The Anglican Bishop of Bath and Wells, the Rt Rev Peter Price, has made an unequivocal apology for the failure of the church to follow its own guidelines on sexual abuse following the conviction of a Somerset priest for repeated offences against children.
The Rev David Smith Clevedon was jailed for five-and-a-half years yesterday after a unanimous verdict at Bristol Crown Court that he sexually abused six boys over a 30-year period.
Mr Smith, aged 52, vicar of St John the Evangelist, North Somerset, had denied all 12 charges. The two week trial heard that two complainants expressed their concerns to the church, first in 1983 and again in 2001. But the matter was "dealt with" as an internal concern, and Smith continued to abuse boys because he was not reported to the police.
The Church of England’s clear policy is to report potential sex abuse to the authorities. It is backed up by advisers, information and training. The call for a proper investigation is bound to be renewed following a similar verdict involving negligence against ex-choirmaster Peter Halliday, aged 61, earlier this week.
The attacks perpetuated by Smith happened between 1976 and 2005 and involved six boys under the age of 16. Sentencing him the judge said: "You were a father figure and a mentor to these boys. One felt largely humiliated by the experience, you added to their distress."
In a statement made in writing and on TV by the Bishop of Bath and Wells, Peter Price, the church declared: "The Reverend David Smith has been found guilty of a number of very serious charges. We are shocked and horrified that he has fallen so far short of the very high standards expected of priests in the Church of England."
He continued: "We apologise sincerely to David Smith's victims, their families, the parish and all involved in this case. We're very sorry that these offences were committed by a man in a position of trust. We have taken all necessary steps to do all in our power to ensure there is no repetition of this situation."

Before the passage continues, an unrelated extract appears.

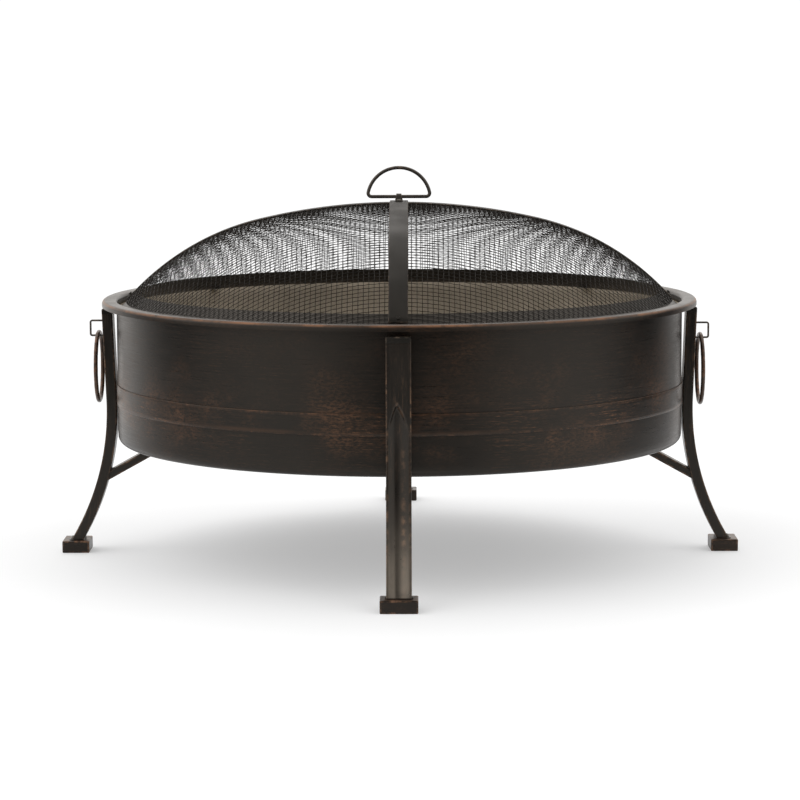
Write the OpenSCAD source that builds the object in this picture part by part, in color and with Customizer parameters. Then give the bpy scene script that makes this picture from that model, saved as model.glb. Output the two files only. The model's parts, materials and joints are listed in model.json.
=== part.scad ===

Church of England insiders do not believe the church faces charges of the kind of systemic abuse by priest that has wracked the Roman Catholic Church, but it is acknowledging that there is no room for complacency.
Available statistical evidence suggests a similar level of offending within the church as in other sectors of society.
An expert said: “The good news about this is that it undermines charges that religious institutions are uniquely or disproportionately culpable in this area. But that does not mean that there isn’t a clear religious dimension in church cases. And the bad news is that it suggests that churches are failing in their vocation to be distinctive moral communities. There is much to be done.”